EXERCISE DATA |
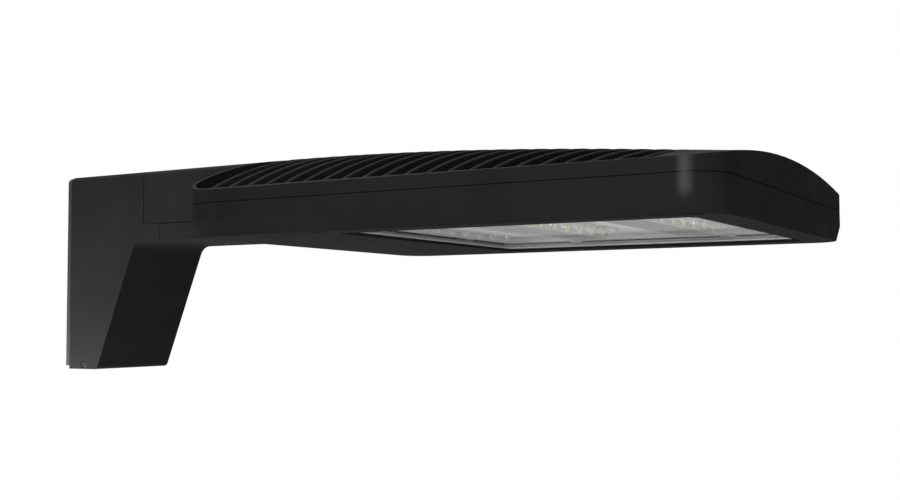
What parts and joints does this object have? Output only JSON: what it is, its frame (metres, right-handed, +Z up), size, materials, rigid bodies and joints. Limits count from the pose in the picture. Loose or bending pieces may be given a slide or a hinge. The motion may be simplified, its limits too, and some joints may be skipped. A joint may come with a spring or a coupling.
{
  "type": "shoebox area light",
  "caption": "Pole-mounted area light: finned crowned head on a hollow bracket arm, with a drop-down glazed door over slanted LED rails and their driver.",
  "frame": {"origin": "centre of the pole mounting face, between the two pole bolts", "axes": "+X from the pole to the front of the head, +Y to one side, +Z up; the object is symmetric about Y = 0"},
  "size_m": [0.664, 0.343, 0.1804],
  "materials": {
    "black_casting": "satin black powder coat with a fine texture, on die-cast aluminium",
    "black_rubber": "matt black silicone rubber",
    "grey_rail": "grey paint on extruded aluminium",
    "light_panel": "light grey satin paint on aluminium sheet",
    "board": "white solder mask on an aluminium board",
    "phosphor": "pale yellow-green LED phosphor",
    "clear_lens": "clear moulded acrylic",
    "clear_glass": "clear tempered flat glass",
    "stainless": "bright stainless steel",
    "zinc": "zinc-plated steel",
    "driver_case": "plain grey case",
    "black_plastic": "black moulded plastic",
    "cream_plastic": "cream moulded plastic",
    "green_screw": "green ground screw",
    "black_screw": "black coated steel"
  },
  "bodies": {
    "fixture": {"pole_gasket": "black_rubber", "arm_casting": "black_casting", "wire_grommet": "black_rubber", "arm_cover": "black_casting", "arm_cover_screws": "black_screw", "neck_gasket": "black_rubber", "neck_washers": "stainless", "neck_bolts": "stainless", "housing_neck": "black_casting", "heat_sink_housing": "black_casting", "housing_seal": "black_rubber", "led_rail_front": "grey_rail", "led_rail_middle": "grey_rail", "led_rail_rear": "grey_rail", "led_board_front": "board", "led_board_middle": "board", "led_board_rear": "board", "led_chips_front": "phosphor", "led_chips_middle": "phosphor", "led_chips_rear": "phosphor", "lens_strip_front": "clear_lens", "lens_strip_middle": "clear_lens", "lens_strip_rear": "clear_lens", "reflector_panel": "light_panel", "panel_screws": "zinc", "rail_screws": "zinc", "driver_plate": "zinc", "driver_plate_screws": "zinc", "led_driver": "driver_case", "driver_screws": "zinc", "surge_protector": "black_plastic", "surge_protector_screws": "zinc", "terminal_block": "cream_plastic", "terminal_block_screws": "zinc", "terminal_screws": "zinc", "ground_screw": "green_screw", "hinge_pins": "stainless"},
    "door": {"door_frame": "black_casting", "lens_glass": "clear_glass", "glass_gasket": "black_rubber", "glass_clips": "stainless", "glass_clip_screws": "stainless", "door_screws": "stainless"}
  },
  "joints": [
    {"name": "door_hinge", "type": "hinge", "parent": "fixture", "child": "door", "pos_m": [0.1181, 0, 0.03], "axis": [0, 1, 0], "range_deg": [0, 85]}
  ]
}
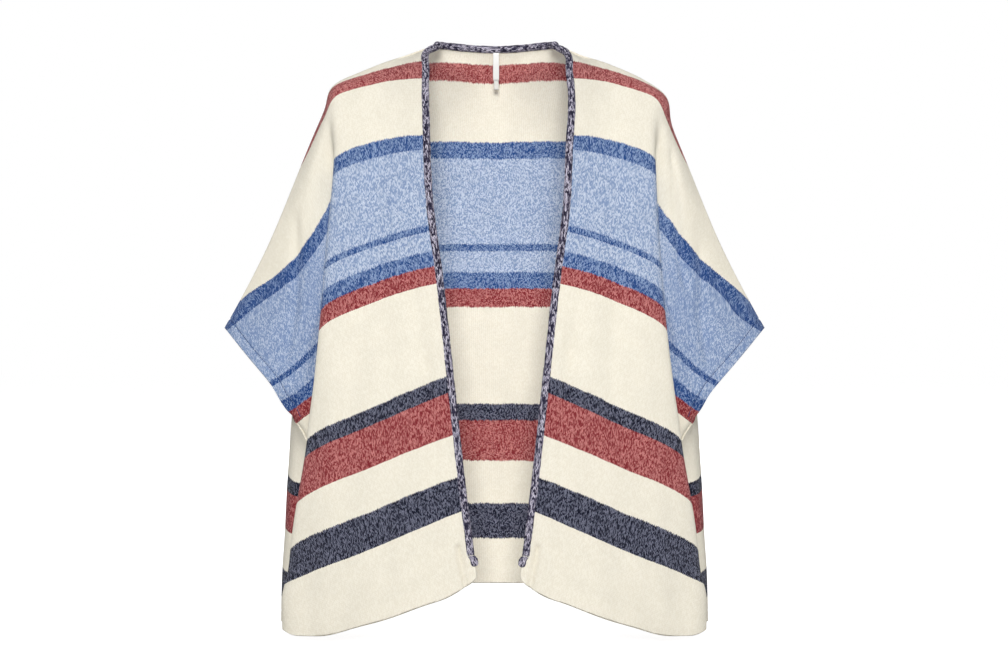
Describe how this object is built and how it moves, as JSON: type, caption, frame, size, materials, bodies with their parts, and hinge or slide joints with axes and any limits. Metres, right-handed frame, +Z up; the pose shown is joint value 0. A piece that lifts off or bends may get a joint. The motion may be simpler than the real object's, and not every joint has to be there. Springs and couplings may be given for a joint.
{
  "type": "knitted open-front poncho sweater, worn form held at the neck",
  "caption": "Hollow worn form of an open-front knitted poncho sweater with short dolman sleeves and a rolled binding.",
  "frame": {"origin": "midway between the two neck points, where the wearer's neck and shoulders hold the garment up", "axes": "+X to the viewer's right as the front is seen, +Y to the back, +Z up"},
  "size_m": [0.724, 0.2802, 0.792],
  "materials": {
    "striped_knit": "napped knit in cream with dusty red, mid blue, pale blue and navy marl stripes",
    "marl_binding": "navy and pale lilac marled rolled knit",
    "label_tape": "smooth woven white tape"
  },
  "bodies": {
    "root": {"back": "striped_knit", "front_left": "striped_knit", "front_right": "striped_knit", "binding": "marl_binding", "binding_end_left": "marl_binding", "binding_end_right": "marl_binding", "neck_label": "label_tape", "size_tab": "label_tape"}
  },
  "joints": []
}
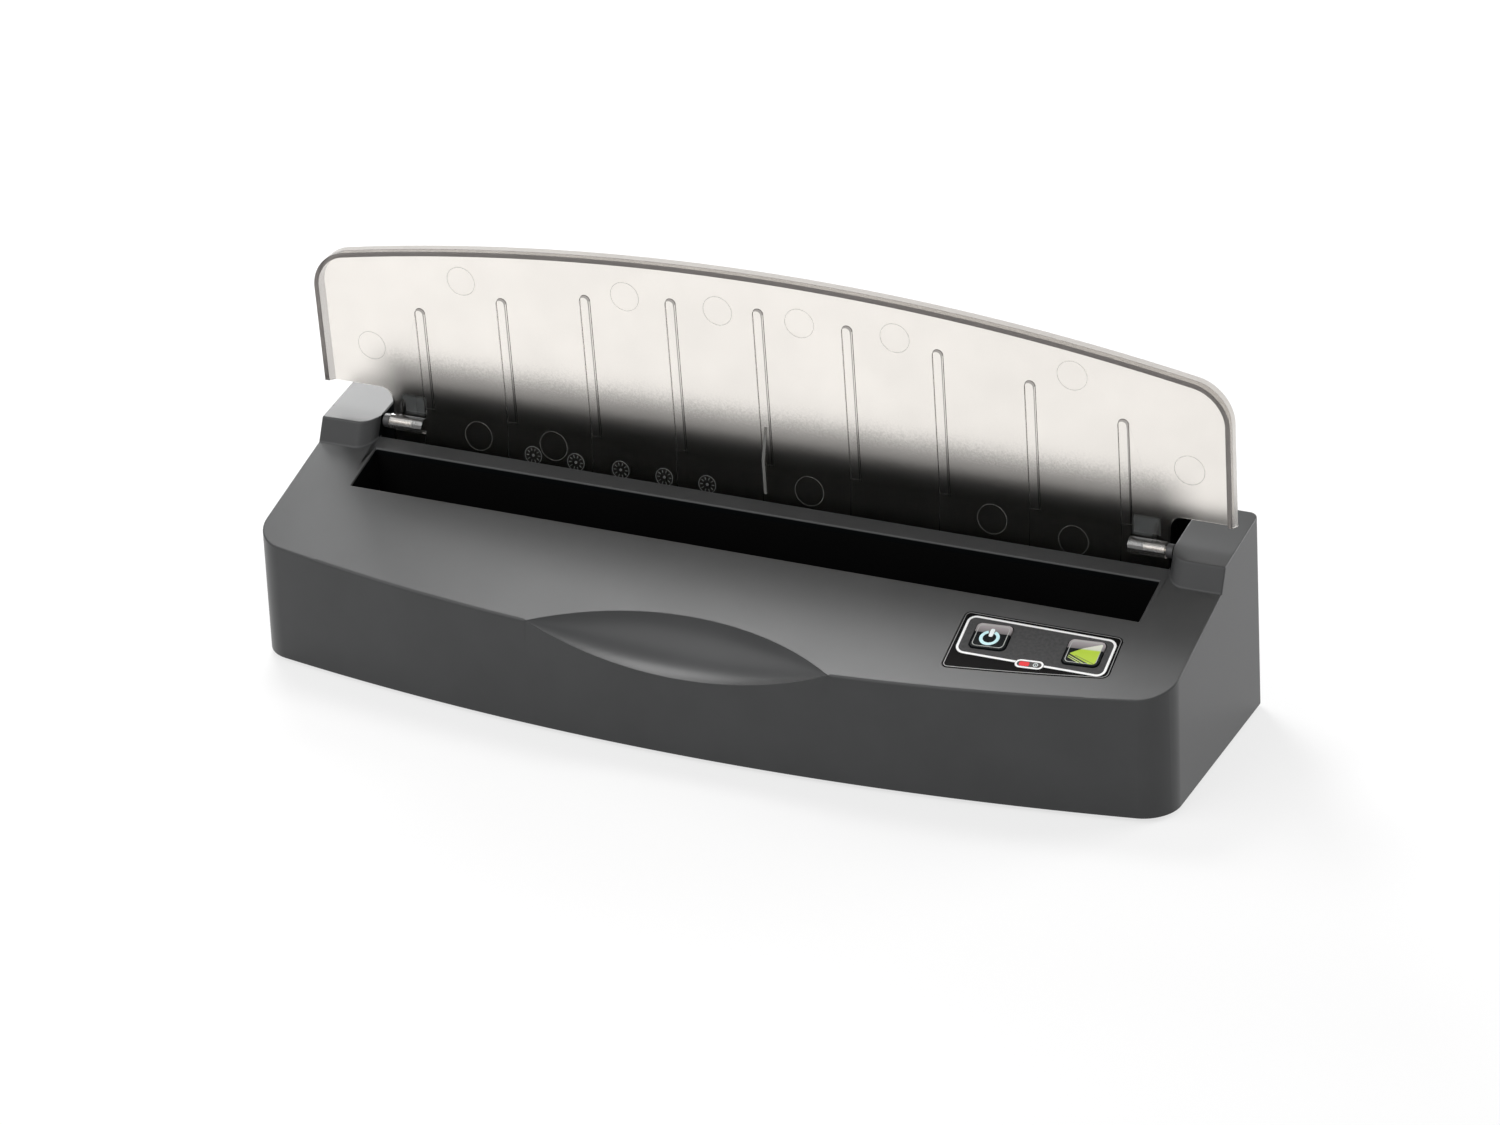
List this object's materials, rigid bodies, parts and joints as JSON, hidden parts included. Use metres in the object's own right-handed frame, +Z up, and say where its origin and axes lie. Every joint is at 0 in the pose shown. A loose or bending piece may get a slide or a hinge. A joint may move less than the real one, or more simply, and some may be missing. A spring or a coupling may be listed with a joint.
{
  "type": "thermal binding machine",
  "caption": "Desktop thermal binder with a sloped casing, a heated binding slot, two keys and a clear fold-down lid.",
  "frame": {"origin": "middle of the footprint on the surface that the feet stand on", "axes": "+X to the right along the binding slot, +Y to the back, +Z up; the lid stands open"},
  "size_m": [0.358, 0.1086, 0.1536],
  "materials": {
    "housing_plastic": "matte",
    "base_plastic": "matte",
    "foot_rubber": "matte",
    "screw_steel": "satin",
    "liner_plastic": "matte",
    "heater_aluminium": "satin",
    "mica": "matte",
    "sheet_steel": "satin",
    "fuse_plastic": "matte",
    "clear_plastic": "gloss",
    "pin_steel": "polished",
    "panel_plastic": "gloss",
    "key_plastic": "gloss",
    "lens_plastic": "gloss",
    "circuit_board": "satin",
    "transformer_tape": "satin",
    "relay_plastic": "satin",
    "capacitor_sleeve": "gloss",
    "terminal_plastic": "matte"
  },
  "bodies": {
    "machine": {"upper_housing": "housing_plastic", "base_plate": "base_plastic", "rubber_feet": "foot_rubber", "base_screws": "screw_steel", "slot_liner": "liner_plastic", "liner_screws": "screw_steel", "heater_plate": "heater_aluminium", "heating_element": "mica", "element_insulator": "mica", "element_clamp": "sheet_steel", "clamp_screws": "screw_steel", "heater_brackets": "sheet_steel", "bracket_screws": "screw_steel", "thermostat": "sheet_steel", "thermal_fuse": "fuse_plastic", "fuse_clip": "sheet_steel", "hinge_pins": "pin_steel", "hinge_washers": "liner_plastic", "panel_overlay": "panel_plastic", "indicator_lens": "lens_plastic", "switch_bodies": "liner_plastic", "indicator_led": "lens_plastic", "control_board": "circuit_board", "board_screws": "screw_steel", "buzzer": "liner_plastic", "power_board": "circuit_board", "power_board_screws": "screw_steel", "transformer": "transformer_tape", "relay": "relay_plastic", "capacitor": "capacitor_sleeve", "terminal_block": "terminal_plastic", "mains_inlet": "liner_plastic", "inlet_pins": "pin_steel"},
    "lid": {"lid": "clear_plastic"},
    "power_key": {"power_button": "key_plastic", "power_switch_plunger": "liner_plastic"},
    "start_key": {"start_button": "key_plastic", "start_switch_plunger": "liner_plastic"}
  },
  "joints": [
    {"name": "lid_fold", "type": "hinge", "parent": "machine", "child": "lid", "pos_m": [0, 0.0282, 0.06979], "axis": [1, 0, 0], "range_deg": [0, 104]},
    {"name": "power_press", "type": "slide", "parent": "machine", "child": "power_key", "axis": [0, 0.2807, -0.9598], "range_m": [0, 0.0006], "stiffness_N_per_m": 400, "springref_m": -0.0005},
    {"name": "start_press", "type": "slide", "parent": "machine", "child": "start_key", "axis": [0, 0.2807, -0.9598], "range_m": [0, 0.0006], "stiffness_N_per_m": 400, "springref_m": -0.0005}
  ]
}
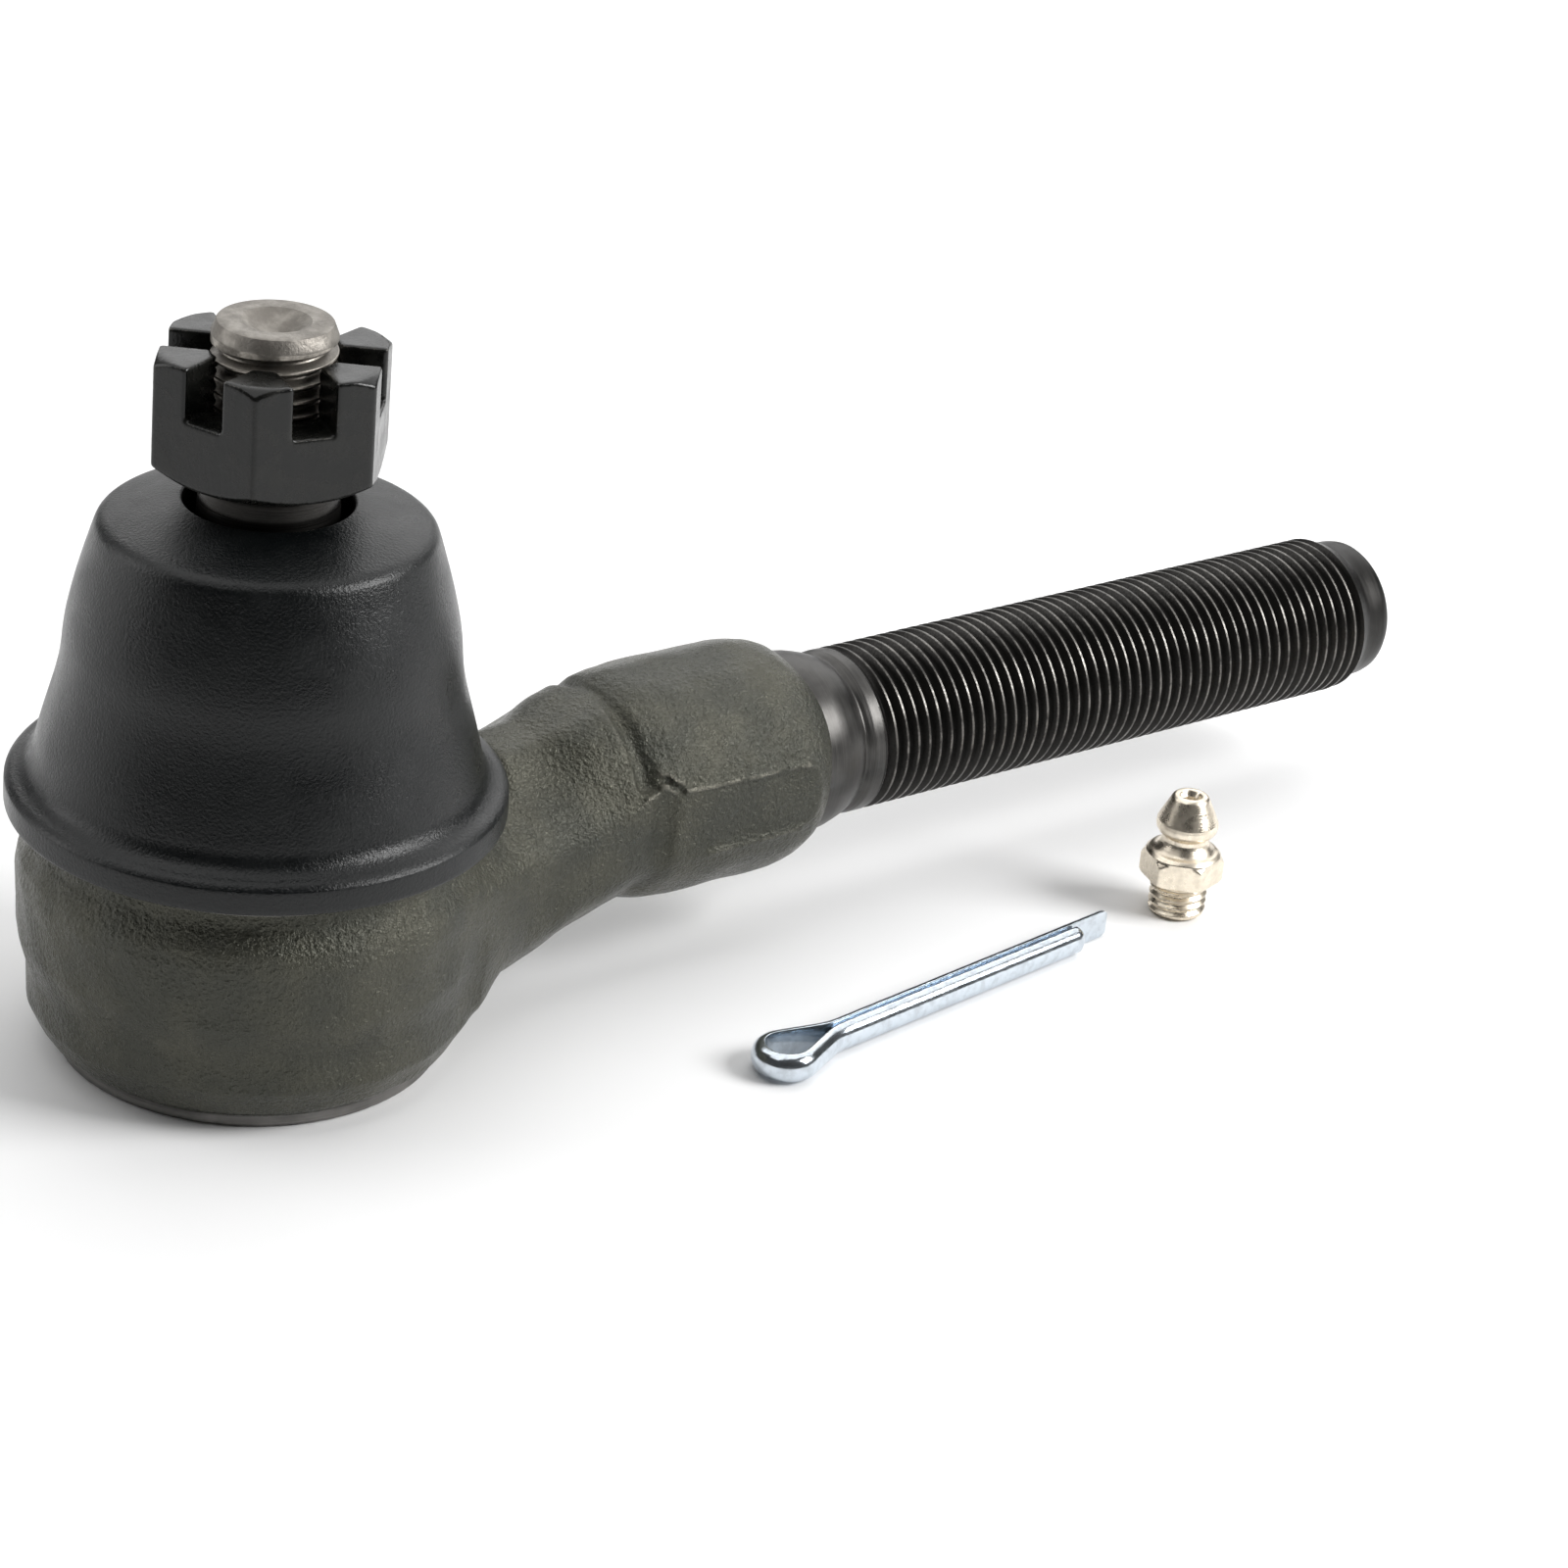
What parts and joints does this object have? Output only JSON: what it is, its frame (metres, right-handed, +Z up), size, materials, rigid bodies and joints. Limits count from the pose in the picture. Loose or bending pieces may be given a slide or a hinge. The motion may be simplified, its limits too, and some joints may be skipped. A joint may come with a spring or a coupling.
{
  "type": "tie rod end",
  "caption": "Greasable steering ball joint: tapered stud with castle nut, rubber dust boot, forged socket and male threaded shank, with its loose cotter pin and grease fitting.",
  "frame": {"origin": "on the stud axis, in the plane of the socket's flat lower rim that the part stands on", "axes": "+Z up along the stud, from the socket to the threaded tip; +X along the shank, from the socket to its tip"},
  "size_m": [0.1728, 0.0607, 0.0759],
  "materials": {
    "forged_steel": "as-forged, dark, grainy; machined black shank",
    "plain_steel": "turned, dull",
    "spring_steel": "bare spring steel",
    "bearing_bronze": "sintered, oiled",
    "black_oxide": "black oxide, slight sheen",
    "boot_rubber": "satin black",
    "zinc_plate": "bright blue zinc",
    "nickel_plate": "bright nickel"
  },
  "bodies": {
    "socket": {"housing": "forged_steel", "cover_plate": "plain_steel", "preload_spring": "spring_steel", "lower_bearing": "bearing_bronze", "upper_bearing": "bearing_bronze"},
    "boot": {"dust_boot": "boot_rubber", "boot_insert_ring": "spring_steel"},
    "boot_lip": {"boot_neck_ring": "spring_steel"},
    "stud": {"ball_stud": "plain_steel"},
    "nut": {"castle_nut": "black_oxide"},
    "cotter": {"cotter_pin": "zinc_plate"},
    "fitting": {"fitting_body": "nickel_plate", "fitting_spring": "spring_steel"},
    "check_ball": {"fitting_ball": "spring_steel"}
  },
  "joints": [
    {"name": "stud_swing", "type": "hinge", "parent": "socket", "child": "boot", "pos_m": [0, 0, 0.018], "axis": [0, 0, 1], "continuous": true},
    {"name": "stud_tilt", "type": "hinge", "parent": "boot", "child": "boot_lip", "pos_m": [0, 0, 0.018], "axis": [0, 1, 0], "range_deg": [-22, 22], "deforming": ["dust_boot"]},
    {"name": "stud_spin", "type": "hinge", "parent": "boot_lip", "child": "stud", "pos_m": [0, 0, 0.018], "axis": [0, 0, 1], "continuous": true},
    {"name": "nut_off", "type": "slide", "parent": "stud", "child": "nut", "axis": [0, 0, 1], "range_m": [0, 0.018]},
    {"name": "cotter_away", "type": "slide", "parent": "socket", "child": "cotter", "axis": [0, -1, 0], "range_m": [0, 0.04]},
    {"name": "fitting_away", "type": "slide", "parent": "socket", "child": "fitting", "axis": [0, -1, 0], "range_m": [0, 0.04]},
    {"name": "check_ball_lift", "type": "slide", "parent": "fitting", "child": "check_ball", "axis": [0, 0, -1], "range_m": [0, 0.0005], "stiffness_N_per_m": 400, "springref_m": -0.001, "deforming": ["fitting_spring"]}
  ]
}
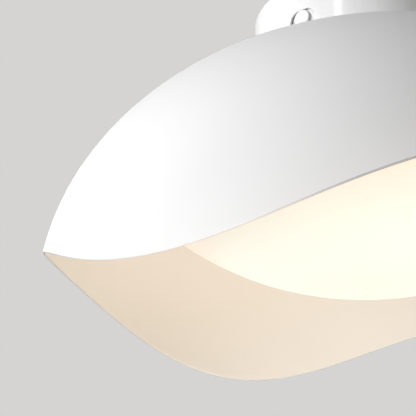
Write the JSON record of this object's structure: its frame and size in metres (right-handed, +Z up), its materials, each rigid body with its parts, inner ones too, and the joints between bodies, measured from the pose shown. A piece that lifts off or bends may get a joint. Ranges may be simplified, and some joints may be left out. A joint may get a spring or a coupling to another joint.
{
  "type": "flush mount ceiling light",
  "caption": "Flush mount ceiling light: a white dome shade with a smooth wavy, lobed rim around a shallow opal diffuser, hung from a short round canopy.",
  "frame": {"origin": "centre of the ceiling plane, in the middle of the mounting bracket's top face", "axes": "+Z up into the ceiling along the light's axis; +X towards one of the shade's low lobes; +Y away from the picture's camera, nearly"},
  "size_m": [0.3961, 0.3988, 0.2017],
  "materials": {
    "zinc_steel": "satin zinc plate",
    "white_plastic": "semi-gloss",
    "black_plastic": "matte",
    "green_screw": "satin",
    "white_gloss_paint": "semi-gloss powder coat",
    "white_satin_paint": "satin powder coat",
    "gasket_rubber": "matte white foam",
    "opal_acrylic": "satin opal, lit from inside",
    "bare_aluminium": "satin",
    "board_white": "matte",
    "chip_yellow": "semi-gloss",
    "brass": "satin",
    "black_lead": "satin",
    "red_lead": "satin",
    "green_lead": "satin"
  },
  "bodies": {
    "ceiling_bracket": {"mounting_bracket": "zinc_steel", "ear_nuts": "zinc_steel", "side_screws": "zinc_steel", "screw_caps": "white_plastic", "bracket_ground_screw": "green_screw"},
    "fixture": {"canopy": "white_gloss_paint", "shade": "white_satin_paint", "centre_tube": "zinc_steel", "tube_nuts": "zinc_steel", "toothed_washers": "zinc_steel", "tube_bushings": "black_plastic", "lamp_pan": "white_satin_paint", "bayonet_catches": "zinc_steel", "diffuser_gasket": "gasket_rubber", "standoffs": "zinc_steel", "heat_plate": "bare_aluminium", "plate_screws": "zinc_steel", "led_board": "board_white", "led_chips": "chip_yellow", "board_screws": "zinc_steel", "board_connector": "white_plastic", "driver": "white_plastic", "driver_screws": "zinc_steel", "terminal_block": "white_plastic", "clamp_screws": "brass", "block_screws": "zinc_steel", "ground_eyelet": "brass", "canopy_ground_screw": "green_screw", "supply_leads": "black_lead", "led_leads": "red_lead", "ground_lead": "green_lead"},
    "diffuser_cover": {"diffuser": "opal_acrylic"}
  },
  "joints": [
    {"name": "canopy_turn", "type": "hinge", "parent": "ceiling_bracket", "child": "fixture", "pos_m": [0, 0, 0], "axis": [0, 0, 1], "range_deg": [-2.5, 2.5]},
    {"name": "diffuser_twist", "type": "hinge", "parent": "fixture", "child": "diffuser_cover", "pos_m": [0, 0, -0.11], "axis": [0, 0, 1], "range_deg": [-20, 0]}
  ]
}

GOAL |
Identify every line holding the word "where" and copy it out.

ANSWER TO THE EXERCISE |
  "frame": {"origin": "midway between the two neck points, where the wearer's neck and shoulders hold the garment up", "axes": "+X to the viewer's right as the front is seen, +Y to the back, +Z up"},
List this object's materials, rigid bodies, parts and joints as JSON, hidden parts included. Use metres in the object's own right-handed frame, +Z up, and say where its origin and axes lie. Every joint is at 0 in the pose shown. A loose or bending piece may get a slide or a hinge. A joint may move less than the real one, or more simply, and some may be missing. A spring or a coupling may be listed with a joint.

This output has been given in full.